Social media, however, is the more widespread direct communication method between players and fans. And the players have tapped into it to combat the league’s narrative with their own.

Even back in 2020, when return-to-play talks stalled, players started posting, “Tell us when and where.” This winter, when wiped the site of player headshots for the lockout, replacing them with a faceless gray figure, players across MLB changed their social-media avatars to that blank headshot. 

Among the Cubs, Marcus Stroman, whom the club signed just before the lockout, is the most active on Twitter. And he often levels criticism against Manfred. 

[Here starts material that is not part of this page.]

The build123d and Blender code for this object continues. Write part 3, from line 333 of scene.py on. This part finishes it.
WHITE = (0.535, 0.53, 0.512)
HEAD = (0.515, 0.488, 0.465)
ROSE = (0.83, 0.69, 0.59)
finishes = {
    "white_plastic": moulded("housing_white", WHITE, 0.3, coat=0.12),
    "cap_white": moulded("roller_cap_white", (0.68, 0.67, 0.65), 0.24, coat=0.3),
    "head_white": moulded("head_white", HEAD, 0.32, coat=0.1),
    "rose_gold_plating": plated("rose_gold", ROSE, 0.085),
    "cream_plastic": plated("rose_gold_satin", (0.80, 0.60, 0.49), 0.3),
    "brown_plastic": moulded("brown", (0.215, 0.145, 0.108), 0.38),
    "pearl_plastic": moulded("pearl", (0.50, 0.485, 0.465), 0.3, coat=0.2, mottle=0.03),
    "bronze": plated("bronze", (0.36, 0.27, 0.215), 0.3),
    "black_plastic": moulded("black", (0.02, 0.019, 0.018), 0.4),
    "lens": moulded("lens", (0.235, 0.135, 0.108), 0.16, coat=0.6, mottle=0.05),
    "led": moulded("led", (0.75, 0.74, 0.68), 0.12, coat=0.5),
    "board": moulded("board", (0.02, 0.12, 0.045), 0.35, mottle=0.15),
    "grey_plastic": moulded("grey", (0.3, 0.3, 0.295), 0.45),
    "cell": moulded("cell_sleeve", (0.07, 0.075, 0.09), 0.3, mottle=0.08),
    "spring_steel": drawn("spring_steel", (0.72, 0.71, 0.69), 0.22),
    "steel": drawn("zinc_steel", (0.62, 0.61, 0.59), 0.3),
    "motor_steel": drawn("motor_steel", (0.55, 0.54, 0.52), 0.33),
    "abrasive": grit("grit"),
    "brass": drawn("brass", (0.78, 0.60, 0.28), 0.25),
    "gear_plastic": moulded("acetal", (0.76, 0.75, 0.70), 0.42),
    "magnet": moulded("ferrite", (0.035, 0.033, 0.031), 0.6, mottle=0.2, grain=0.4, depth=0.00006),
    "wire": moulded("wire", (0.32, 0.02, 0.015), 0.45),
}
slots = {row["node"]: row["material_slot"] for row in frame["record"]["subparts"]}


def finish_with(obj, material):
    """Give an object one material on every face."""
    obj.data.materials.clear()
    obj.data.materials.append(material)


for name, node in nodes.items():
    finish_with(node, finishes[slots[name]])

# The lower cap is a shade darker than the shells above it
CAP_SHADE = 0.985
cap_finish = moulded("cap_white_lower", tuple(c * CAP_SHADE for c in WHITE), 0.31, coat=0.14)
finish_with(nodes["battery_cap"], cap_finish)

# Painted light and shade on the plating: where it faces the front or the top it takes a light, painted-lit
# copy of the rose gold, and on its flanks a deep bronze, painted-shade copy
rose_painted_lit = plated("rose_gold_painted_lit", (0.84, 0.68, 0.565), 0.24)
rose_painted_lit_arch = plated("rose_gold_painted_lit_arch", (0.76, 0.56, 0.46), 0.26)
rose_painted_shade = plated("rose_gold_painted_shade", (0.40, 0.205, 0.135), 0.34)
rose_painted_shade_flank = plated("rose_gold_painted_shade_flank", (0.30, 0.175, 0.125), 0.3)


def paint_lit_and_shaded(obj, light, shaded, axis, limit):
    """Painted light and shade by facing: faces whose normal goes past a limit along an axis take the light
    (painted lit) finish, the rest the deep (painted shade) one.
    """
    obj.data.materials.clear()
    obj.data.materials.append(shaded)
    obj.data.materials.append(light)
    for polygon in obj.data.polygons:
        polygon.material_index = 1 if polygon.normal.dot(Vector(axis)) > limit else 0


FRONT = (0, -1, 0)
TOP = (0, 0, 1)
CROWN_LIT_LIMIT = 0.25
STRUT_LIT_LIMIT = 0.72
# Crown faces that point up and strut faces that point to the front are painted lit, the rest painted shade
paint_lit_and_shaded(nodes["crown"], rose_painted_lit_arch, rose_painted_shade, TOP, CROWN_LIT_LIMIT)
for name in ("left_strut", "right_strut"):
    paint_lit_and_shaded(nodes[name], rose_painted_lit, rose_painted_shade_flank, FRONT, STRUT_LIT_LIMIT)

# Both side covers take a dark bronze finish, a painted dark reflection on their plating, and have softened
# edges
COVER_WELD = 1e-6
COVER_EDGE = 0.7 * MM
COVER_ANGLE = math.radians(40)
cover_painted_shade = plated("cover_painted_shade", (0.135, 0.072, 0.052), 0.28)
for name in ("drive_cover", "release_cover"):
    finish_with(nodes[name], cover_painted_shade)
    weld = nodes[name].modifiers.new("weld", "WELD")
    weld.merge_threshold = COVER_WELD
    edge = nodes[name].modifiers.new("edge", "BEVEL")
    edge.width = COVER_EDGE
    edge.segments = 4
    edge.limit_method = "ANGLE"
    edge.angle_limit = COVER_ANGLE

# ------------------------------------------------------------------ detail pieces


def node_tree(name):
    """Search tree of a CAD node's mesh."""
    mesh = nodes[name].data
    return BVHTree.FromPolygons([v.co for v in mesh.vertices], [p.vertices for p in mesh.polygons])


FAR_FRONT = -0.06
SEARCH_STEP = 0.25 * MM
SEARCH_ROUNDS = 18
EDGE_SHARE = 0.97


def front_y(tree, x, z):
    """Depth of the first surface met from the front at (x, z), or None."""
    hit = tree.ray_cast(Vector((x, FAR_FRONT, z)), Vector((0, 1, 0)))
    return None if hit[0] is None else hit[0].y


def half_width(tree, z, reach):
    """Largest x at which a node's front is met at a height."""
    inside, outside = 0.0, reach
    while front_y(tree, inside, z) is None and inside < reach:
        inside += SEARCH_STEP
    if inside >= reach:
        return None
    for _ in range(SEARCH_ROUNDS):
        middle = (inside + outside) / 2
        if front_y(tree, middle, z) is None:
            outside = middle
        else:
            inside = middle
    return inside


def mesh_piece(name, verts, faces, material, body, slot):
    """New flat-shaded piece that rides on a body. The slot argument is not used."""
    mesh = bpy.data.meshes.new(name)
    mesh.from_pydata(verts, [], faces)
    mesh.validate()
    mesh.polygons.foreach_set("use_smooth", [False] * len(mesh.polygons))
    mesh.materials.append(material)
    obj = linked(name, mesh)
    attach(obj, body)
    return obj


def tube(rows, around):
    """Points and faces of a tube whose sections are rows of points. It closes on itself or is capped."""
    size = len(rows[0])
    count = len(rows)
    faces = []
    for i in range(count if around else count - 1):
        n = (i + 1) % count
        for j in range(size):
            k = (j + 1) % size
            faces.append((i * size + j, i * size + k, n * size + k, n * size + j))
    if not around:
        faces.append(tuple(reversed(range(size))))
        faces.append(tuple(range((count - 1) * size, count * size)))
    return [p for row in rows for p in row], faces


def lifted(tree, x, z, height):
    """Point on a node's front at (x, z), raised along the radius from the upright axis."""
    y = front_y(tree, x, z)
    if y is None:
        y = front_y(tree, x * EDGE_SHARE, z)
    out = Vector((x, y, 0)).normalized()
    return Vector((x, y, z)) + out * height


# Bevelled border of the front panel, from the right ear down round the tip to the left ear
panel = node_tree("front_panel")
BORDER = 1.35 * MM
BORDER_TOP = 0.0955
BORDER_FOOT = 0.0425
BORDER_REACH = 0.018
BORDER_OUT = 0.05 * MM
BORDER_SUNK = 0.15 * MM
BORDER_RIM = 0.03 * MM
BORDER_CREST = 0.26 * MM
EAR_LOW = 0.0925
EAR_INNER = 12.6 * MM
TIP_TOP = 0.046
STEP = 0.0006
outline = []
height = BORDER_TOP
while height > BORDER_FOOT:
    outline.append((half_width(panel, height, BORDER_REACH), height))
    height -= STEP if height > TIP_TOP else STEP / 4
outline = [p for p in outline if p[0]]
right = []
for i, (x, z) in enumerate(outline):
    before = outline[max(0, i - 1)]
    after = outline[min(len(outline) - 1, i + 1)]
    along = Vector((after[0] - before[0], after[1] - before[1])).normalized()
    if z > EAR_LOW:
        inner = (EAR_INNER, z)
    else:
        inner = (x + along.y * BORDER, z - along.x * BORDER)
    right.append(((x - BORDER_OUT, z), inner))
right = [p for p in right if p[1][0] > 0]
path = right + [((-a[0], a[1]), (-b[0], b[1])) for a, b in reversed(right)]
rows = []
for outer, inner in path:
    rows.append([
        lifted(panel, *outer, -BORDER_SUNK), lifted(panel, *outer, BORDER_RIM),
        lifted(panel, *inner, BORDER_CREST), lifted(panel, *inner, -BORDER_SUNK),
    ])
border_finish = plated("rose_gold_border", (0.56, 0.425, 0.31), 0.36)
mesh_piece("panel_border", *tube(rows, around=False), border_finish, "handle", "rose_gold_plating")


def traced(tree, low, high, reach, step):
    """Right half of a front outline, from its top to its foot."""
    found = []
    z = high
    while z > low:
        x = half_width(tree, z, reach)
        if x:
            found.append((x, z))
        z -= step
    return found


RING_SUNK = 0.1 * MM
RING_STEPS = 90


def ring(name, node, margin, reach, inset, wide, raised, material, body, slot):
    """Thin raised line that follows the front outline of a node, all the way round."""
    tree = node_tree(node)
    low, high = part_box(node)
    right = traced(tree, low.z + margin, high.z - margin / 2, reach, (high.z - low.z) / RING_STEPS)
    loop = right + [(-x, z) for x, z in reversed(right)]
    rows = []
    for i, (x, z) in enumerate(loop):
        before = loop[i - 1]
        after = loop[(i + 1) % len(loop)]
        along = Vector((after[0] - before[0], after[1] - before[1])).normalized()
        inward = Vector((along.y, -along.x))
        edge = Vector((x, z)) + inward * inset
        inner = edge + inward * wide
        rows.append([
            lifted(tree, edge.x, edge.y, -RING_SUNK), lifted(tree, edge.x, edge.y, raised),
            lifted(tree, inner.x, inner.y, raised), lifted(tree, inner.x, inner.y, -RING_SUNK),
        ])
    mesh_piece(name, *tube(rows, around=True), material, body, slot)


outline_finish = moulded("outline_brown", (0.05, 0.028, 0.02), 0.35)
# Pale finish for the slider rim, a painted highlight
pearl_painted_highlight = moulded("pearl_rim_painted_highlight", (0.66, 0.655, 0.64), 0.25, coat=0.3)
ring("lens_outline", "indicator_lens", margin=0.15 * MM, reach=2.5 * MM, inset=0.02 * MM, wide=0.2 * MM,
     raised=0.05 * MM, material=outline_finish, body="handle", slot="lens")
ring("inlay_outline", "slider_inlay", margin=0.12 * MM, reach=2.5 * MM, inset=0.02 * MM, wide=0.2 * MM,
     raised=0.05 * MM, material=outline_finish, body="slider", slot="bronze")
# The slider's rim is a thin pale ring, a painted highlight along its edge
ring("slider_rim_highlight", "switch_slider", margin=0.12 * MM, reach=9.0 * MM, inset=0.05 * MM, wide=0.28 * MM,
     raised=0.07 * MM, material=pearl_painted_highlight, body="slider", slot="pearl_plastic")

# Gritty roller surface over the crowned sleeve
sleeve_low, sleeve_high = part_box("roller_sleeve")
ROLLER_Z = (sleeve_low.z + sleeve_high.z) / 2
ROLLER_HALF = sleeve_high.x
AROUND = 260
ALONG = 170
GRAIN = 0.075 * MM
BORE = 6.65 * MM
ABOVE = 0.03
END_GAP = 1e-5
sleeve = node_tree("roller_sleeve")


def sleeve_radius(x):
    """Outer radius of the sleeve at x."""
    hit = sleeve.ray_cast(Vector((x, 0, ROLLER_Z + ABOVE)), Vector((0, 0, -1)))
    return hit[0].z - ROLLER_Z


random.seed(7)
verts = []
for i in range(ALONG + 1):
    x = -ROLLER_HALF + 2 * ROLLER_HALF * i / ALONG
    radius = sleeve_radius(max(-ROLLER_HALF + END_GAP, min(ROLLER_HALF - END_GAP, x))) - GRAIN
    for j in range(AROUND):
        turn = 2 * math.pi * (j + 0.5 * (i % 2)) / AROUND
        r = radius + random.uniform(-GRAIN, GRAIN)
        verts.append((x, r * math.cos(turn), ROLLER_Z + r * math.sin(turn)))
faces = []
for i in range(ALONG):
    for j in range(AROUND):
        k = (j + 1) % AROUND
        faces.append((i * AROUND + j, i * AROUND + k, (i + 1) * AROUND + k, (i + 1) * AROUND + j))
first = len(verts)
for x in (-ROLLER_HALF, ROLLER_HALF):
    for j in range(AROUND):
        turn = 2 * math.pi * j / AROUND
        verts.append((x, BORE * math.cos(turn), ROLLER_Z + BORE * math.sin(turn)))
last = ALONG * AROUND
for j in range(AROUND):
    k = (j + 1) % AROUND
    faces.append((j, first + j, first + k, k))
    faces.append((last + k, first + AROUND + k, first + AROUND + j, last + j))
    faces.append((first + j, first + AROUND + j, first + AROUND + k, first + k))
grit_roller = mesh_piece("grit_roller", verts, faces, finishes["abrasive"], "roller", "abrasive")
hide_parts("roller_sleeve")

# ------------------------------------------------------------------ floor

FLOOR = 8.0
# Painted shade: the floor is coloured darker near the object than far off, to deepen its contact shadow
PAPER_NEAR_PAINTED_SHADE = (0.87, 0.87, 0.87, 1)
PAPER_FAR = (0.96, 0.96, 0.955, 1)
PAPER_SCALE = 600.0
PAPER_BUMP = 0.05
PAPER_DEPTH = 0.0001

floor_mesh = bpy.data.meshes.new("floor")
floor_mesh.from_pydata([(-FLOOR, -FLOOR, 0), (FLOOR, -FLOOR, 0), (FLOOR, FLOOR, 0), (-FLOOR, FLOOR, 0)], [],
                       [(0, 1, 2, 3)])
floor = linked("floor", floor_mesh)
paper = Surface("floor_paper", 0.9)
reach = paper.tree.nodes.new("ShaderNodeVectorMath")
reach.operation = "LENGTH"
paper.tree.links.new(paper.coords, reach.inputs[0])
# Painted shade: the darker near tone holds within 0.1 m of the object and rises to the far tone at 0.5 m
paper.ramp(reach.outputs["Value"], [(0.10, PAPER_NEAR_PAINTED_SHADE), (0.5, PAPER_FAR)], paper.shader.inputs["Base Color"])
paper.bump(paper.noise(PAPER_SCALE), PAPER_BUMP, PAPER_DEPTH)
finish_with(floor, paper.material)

“The players are ready,” Stroman posted last week. “Just waiting on Commander Manfred to stop ruining the game.”

Asked last week about players on social media expressing their distrust of the league and commissioner, Manfred dismissed the critiques. 

“I don’t pay a lot of attention to social media, I’ll be honest with you,” he said in the news conference. “I think most of the commentary that’s out there is tactical.”

Maybe he should pay attention. Because while Manfred and the owners continue to use news conferences and releases as their direct line to fans, the players are switching things up. 

The CBA fight itself is all about details, precise language and figures. But most baseball fans aren’t labor experts. 

Getting fans to understand, and even get behind, bargaining goals takes connection and effective communication. Neither side has perfected an approach, but the players have begun to carve out a unified message.

“We want to be on the right side of leaving baseball better than we found it,” Happ said. “We want to do that for the player groups to come, but we want to do that for the fans. And that’s having competitive teams, and teams that are going out and trying to win every year and giving fan bases something to cheer for. That’s the biggest thing that we’re trying to impress upon people: That’s what we’re fighting for.”